=== Extracted data ===
···
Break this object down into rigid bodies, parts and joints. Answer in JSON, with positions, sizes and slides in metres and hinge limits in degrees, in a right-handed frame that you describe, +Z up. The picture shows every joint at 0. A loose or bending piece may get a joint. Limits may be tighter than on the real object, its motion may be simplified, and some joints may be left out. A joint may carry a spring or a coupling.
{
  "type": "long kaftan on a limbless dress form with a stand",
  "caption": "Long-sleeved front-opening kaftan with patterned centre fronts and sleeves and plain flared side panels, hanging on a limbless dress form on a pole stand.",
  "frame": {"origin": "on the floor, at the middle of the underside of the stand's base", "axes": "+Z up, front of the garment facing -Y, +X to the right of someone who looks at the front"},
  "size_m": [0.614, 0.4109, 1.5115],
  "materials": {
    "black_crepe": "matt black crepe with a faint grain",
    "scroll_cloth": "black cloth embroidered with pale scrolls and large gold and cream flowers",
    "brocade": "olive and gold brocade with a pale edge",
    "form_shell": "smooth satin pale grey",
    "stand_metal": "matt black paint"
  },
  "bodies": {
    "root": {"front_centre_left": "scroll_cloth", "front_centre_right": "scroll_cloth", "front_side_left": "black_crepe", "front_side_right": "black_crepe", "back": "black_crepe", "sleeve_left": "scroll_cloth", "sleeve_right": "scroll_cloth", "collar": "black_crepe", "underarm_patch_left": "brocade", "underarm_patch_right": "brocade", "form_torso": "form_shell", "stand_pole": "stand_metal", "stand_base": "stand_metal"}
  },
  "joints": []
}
···
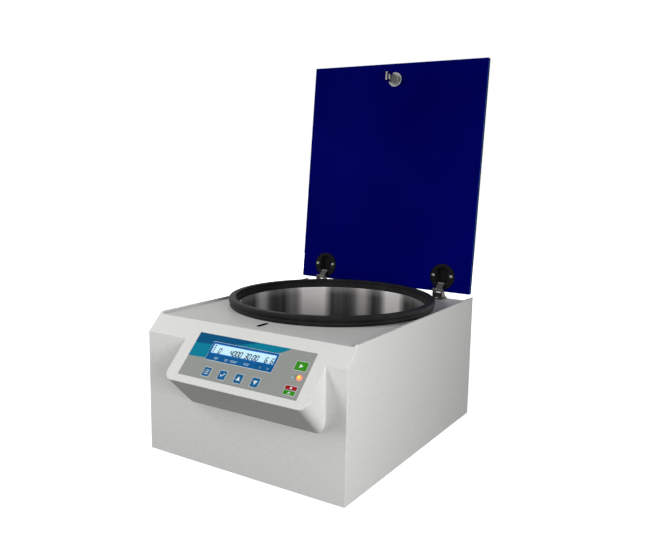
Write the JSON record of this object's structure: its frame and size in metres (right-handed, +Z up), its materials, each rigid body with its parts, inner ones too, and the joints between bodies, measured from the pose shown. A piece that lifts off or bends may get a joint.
···
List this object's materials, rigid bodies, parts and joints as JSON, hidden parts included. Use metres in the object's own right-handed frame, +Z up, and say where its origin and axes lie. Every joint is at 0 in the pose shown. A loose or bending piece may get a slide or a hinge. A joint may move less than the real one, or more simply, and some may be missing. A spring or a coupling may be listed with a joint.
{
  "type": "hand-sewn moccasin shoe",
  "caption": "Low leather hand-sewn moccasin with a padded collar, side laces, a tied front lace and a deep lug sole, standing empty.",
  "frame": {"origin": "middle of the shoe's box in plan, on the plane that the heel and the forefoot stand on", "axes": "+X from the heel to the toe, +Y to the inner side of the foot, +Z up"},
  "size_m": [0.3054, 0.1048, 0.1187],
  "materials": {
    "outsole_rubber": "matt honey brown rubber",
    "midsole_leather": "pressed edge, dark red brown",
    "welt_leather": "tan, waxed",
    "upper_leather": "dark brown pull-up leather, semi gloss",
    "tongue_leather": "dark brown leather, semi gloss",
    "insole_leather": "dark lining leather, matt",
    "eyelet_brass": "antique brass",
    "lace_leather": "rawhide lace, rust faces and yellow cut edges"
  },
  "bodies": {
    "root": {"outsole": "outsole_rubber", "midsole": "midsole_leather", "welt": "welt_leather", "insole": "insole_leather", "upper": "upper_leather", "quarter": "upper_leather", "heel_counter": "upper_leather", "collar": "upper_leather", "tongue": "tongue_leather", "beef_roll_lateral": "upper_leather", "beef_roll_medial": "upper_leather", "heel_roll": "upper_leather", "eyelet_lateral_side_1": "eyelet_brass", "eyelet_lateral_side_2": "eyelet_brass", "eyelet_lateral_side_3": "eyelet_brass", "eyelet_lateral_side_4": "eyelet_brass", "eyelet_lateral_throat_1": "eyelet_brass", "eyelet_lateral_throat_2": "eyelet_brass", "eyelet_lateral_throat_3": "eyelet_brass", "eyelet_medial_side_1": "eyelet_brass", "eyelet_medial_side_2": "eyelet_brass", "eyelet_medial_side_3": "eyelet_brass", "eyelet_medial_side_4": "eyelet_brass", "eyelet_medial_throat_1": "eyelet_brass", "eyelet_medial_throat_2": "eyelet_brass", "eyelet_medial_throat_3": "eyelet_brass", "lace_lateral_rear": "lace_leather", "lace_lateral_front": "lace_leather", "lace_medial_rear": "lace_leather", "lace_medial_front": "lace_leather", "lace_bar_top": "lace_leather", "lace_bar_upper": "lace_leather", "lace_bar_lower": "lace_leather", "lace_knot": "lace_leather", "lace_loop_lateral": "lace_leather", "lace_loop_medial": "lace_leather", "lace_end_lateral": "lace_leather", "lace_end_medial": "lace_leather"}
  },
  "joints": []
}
···
=== Exercise description ===
Each line with the string "inner" in it needs to be found and copied.

=== Result of the exercise ===
Write the JSON record of this object's structure: its frame and size in metres (right-handed, +Z up), its materials, each rigid body with its parts, inner ones too, and the joints between bodies, measured from the pose shown. A piece that lifts off or bends may get a joint.
  "frame": {"origin": "middle of the shoe's box in plan, on the plane that the heel and the forefoot stand on", "axes": "+X from the heel to the toe, +Y to the inner side of the foot, +Z up"},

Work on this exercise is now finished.